The strongest parallel I have is handling of potentially alienating, yet on-topic, material in a conference with a code of conduct. The principle here is one of *choice about engagement*. Can you talk about, say, erotica at ALA? Sure, you totally can (LJ had a cover story on this topic!). But you make it clear in the session description that that’s what you’ll be talking about, so that people who prefer their conferences sans explicit sex talk can be somewhere else. And you don’t make that a plenary session. And depending on the particular take, it might be an after-hours thing and not a session at all – “erotica collection development” vs. “let’s all read our favorite sexy stories to each other”.

Library collection development and programming seem similar to me. Are collections and programs likely to have things that are totally within the library’s mandate (important!) that some patrons nonetheless find alienating (or offensive, triggering, upsetting, etc.)?
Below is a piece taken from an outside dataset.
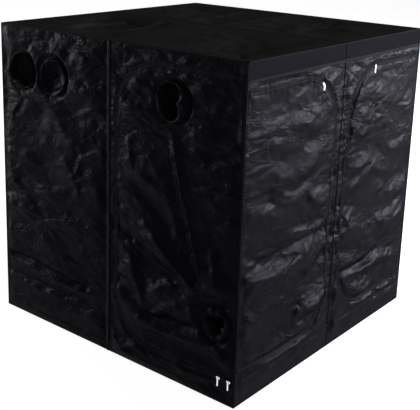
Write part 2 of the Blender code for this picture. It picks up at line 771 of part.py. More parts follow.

Yes. But they have titles and descriptions and (places they’re shelved/times and places they’re held), which give people choices about whether and how to engage with the material. (As with the hypothetical plenary session, different standards might apply to your one city/one book selection vs. your collection as a whole, or to programs you’re doing in the open air at a city festival vs. in a closed room inside the library.)

I think, in fact, there’s more room for difficult books in libraries than for difficult people at conferences, because the books don’t jump off the shelves into your face being all “well ACTUALLY…” (or worse).

This does leave unresolved the question of patrons who feel unsafe because of the mere existence in the library of materials on certain topics. And they’re real people, and I don’t mean to discount that, but also there’s not a solvable problem there – the only answer is “let them dicctate what’s available to everyone”, which is an unacceptable infringement upon others’ librerties.

In unrelated news, this textarea isn’t scrolling as I type, so Havebeen unable to see a single word I’ve typed since “mere”. I really hope this makes sense.